───── Available records

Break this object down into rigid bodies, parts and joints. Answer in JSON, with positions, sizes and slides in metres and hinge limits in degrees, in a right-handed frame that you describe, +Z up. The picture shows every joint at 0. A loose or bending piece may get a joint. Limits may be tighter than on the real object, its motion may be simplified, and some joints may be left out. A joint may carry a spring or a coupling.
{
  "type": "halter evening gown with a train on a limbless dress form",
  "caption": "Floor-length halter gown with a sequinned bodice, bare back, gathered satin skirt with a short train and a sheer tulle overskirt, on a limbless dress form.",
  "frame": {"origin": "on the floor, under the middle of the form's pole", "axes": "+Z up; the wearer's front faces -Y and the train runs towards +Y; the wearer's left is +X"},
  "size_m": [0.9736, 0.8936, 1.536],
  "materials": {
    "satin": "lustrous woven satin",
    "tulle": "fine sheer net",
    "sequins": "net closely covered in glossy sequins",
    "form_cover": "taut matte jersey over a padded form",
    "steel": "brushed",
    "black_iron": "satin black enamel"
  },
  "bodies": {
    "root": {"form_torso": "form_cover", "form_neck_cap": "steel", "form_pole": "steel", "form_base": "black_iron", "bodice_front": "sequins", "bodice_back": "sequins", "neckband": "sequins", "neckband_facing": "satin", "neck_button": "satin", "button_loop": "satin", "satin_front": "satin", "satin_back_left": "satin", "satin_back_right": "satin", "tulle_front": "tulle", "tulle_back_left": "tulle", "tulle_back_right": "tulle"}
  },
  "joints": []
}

──────────
───── Available records

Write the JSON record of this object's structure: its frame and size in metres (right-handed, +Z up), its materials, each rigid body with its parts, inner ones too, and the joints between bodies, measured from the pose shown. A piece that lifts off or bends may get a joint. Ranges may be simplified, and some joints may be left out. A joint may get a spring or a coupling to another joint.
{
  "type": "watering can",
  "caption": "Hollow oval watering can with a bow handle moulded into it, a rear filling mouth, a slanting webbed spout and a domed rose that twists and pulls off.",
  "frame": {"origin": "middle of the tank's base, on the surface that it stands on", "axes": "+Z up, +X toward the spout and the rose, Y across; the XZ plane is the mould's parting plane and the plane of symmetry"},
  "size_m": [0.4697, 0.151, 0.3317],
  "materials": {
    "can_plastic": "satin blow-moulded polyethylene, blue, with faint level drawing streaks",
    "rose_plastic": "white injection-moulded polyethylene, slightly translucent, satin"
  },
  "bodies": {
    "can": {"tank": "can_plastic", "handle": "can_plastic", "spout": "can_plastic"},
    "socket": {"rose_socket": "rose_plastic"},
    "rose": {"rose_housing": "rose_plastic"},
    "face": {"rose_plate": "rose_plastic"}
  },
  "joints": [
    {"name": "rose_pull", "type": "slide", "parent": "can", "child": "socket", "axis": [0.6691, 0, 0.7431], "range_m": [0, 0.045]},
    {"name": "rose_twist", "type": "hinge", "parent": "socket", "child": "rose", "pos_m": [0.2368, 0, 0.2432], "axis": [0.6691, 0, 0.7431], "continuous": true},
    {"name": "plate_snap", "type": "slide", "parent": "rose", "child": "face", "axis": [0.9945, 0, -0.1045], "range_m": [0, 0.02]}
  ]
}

──────────
───── Available records

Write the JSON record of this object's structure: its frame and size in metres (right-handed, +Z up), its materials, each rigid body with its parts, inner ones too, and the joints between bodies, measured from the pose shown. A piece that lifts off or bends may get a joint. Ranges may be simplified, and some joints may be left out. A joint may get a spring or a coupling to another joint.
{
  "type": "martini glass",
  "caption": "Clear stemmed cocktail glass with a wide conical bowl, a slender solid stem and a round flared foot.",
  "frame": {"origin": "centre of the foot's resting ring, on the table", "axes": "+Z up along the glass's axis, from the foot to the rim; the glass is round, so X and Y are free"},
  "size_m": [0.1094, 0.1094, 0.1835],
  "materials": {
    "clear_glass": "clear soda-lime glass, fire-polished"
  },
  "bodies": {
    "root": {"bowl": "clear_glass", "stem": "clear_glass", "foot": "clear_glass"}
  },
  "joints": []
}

──────────

Task: Whenever "hinge" turns up in a line, pick that line out.

Solution:
Break this object down into rigid bodies, parts and joints. Answer in JSON, with positions, sizes and slides in metres and hinge limits in degrees, in a right-handed frame that you describe, +Z up. The picture shows every joint at 0. A loose or bending piece may get a joint. Limits may be tighter than on the real object, its motion may be simplified, and some joints may be left out. A joint may carry a spring or a coupling.
    {"name": "rose_twist", "type": "hinge", "parent": "socket", "child": "rose", "pos_m": [0.2368, 0, 0.2432], "axis": [0.6691, 0, 0.7431], "continuous": true},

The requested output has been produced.